= What to do =
Return the whole listing exactly as it stands.

= Data extract =
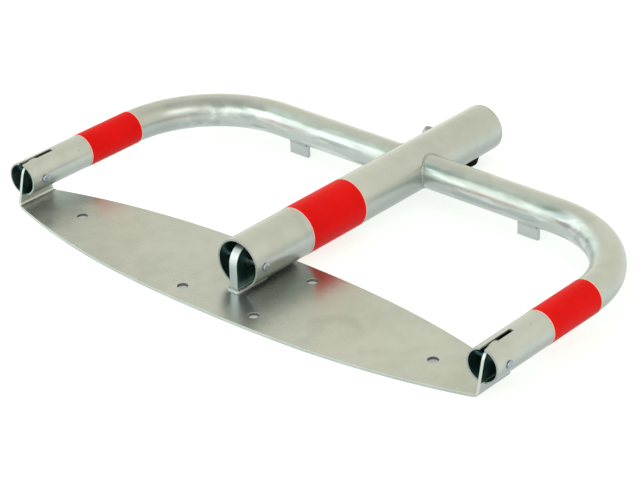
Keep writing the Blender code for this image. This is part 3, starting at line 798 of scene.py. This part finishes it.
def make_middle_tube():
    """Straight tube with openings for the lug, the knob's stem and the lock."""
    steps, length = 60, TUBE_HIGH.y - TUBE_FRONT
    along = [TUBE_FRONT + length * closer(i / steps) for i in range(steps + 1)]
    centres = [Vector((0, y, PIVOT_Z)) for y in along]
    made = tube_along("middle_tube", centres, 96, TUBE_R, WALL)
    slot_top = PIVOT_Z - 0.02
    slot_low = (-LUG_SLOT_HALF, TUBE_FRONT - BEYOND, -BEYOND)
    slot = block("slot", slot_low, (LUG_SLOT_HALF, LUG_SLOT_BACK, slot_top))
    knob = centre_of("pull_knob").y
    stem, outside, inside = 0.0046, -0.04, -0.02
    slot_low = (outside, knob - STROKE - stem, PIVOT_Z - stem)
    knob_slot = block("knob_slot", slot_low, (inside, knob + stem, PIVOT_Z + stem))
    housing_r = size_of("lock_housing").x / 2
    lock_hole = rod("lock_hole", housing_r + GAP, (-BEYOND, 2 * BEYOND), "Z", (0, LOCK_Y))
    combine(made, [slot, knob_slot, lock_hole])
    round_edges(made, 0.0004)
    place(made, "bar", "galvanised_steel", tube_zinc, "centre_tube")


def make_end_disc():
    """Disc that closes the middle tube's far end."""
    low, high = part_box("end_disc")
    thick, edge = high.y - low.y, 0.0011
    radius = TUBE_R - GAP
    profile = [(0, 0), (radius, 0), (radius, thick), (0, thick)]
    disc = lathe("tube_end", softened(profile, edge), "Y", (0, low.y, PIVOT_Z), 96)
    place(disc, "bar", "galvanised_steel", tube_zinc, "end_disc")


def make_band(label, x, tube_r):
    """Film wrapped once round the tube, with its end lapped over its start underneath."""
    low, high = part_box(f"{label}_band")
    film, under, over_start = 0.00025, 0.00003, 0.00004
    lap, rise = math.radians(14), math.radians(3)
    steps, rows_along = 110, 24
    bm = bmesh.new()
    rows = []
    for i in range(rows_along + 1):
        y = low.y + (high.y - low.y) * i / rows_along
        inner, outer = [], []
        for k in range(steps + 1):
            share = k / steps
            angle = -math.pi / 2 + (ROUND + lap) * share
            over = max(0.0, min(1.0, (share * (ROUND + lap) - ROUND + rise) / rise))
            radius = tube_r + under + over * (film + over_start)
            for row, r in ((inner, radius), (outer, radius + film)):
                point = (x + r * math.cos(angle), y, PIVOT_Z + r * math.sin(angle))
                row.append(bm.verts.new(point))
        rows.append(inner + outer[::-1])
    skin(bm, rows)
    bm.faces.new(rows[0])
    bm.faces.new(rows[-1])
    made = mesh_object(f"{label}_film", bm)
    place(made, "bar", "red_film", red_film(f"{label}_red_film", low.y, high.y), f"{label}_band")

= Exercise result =
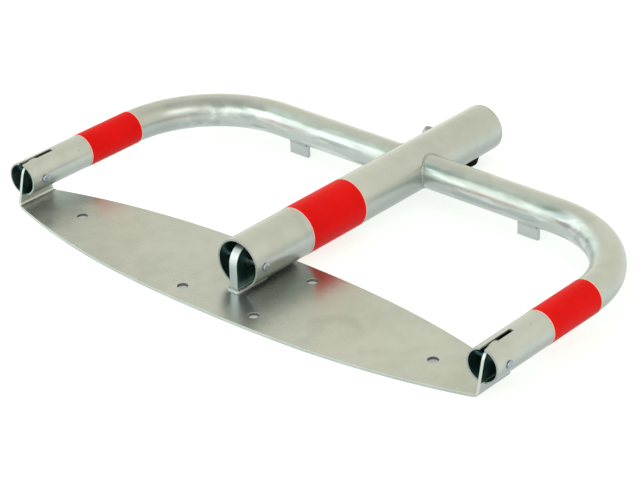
Keep writing the Blender code for this image. This is part 3, starting at line 798 of scene.py. This part finishes it.
def make_middle_tube():
    """Straight tube with openings for the lug, the knob's stem and the lock."""
    steps, length = 60, TUBE_HIGH.y - TUBE_FRONT
    along = [TUBE_FRONT + length * closer(i / steps) for i in range(steps + 1)]
    centres = [Vector((0, y, PIVOT_Z)) for y in along]
    made = tube_along("middle_tube", centres, 96, TUBE_R, WALL)
    slot_top = PIVOT_Z - 0.02
    slot_low = (-LUG_SLOT_HALF, TUBE_FRONT - BEYOND, -BEYOND)
    slot = block("slot", slot_low, (LUG_SLOT_HALF, LUG_SLOT_BACK, slot_top))
    knob = centre_of("pull_knob").y
    stem, outside, inside = 0.0046, -0.04, -0.02
    slot_low = (outside, knob - STROKE - stem, PIVOT_Z - stem)
    knob_slot = block("knob_slot", slot_low, (inside, knob + stem, PIVOT_Z + stem))
    housing_r = size_of("lock_housing").x / 2
    lock_hole = rod("lock_hole", housing_r + GAP, (-BEYOND, 2 * BEYOND), "Z", (0, LOCK_Y))
    combine(made, [slot, knob_slot, lock_hole])
    round_edges(made, 0.0004)
    place(made, "bar", "galvanised_steel", tube_zinc, "centre_tube")


def make_end_disc():
    """Disc that closes the middle tube's far end."""
    low, high = part_box("end_disc")
    thick, edge = high.y - low.y, 0.0011
    radius = TUBE_R - GAP
    profile = [(0, 0), (radius, 0), (radius, thick), (0, thick)]
    disc = lathe("tube_end", softened(profile, edge), "Y", (0, low.y, PIVOT_Z), 96)
    place(disc, "bar", "galvanised_steel", tube_zinc, "end_disc")


def make_band(label, x, tube_r):
    """Film wrapped once round the tube, with its end lapped over its start underneath."""
    low, high = part_box(f"{label}_band")
    film, under, over_start = 0.00025, 0.00003, 0.00004
    lap, rise = math.radians(14), math.radians(3)
    steps, rows_along = 110, 24
    bm = bmesh.new()
    rows = []
    for i in range(rows_along + 1):
        y = low.y + (high.y - low.y) * i / rows_along
        inner, outer = [], []
        for k in range(steps + 1):
            share = k / steps
            angle = -math.pi / 2 + (ROUND + lap) * share
            over = max(0.0, min(1.0, (share * (ROUND + lap) - ROUND + rise) / rise))
            radius = tube_r + under + over * (film + over_start)
            for row, r in ((inner, radius), (outer, radius + film)):
                point = (x + r * math.cos(angle), y, PIVOT_Z + r * math.sin(angle))
                row.append(bm.verts.new(point))
        rows.append(inner + outer[::-1])
    skin(bm, rows)
    bm.faces.new(rows[0])
    bm.faces.new(rows[-1])
    made = mesh_object(f"{label}_film", bm)
    place(made, "bar", "red_film", red_film(f"{label}_red_film", low.y, high.y), f"{label}_band")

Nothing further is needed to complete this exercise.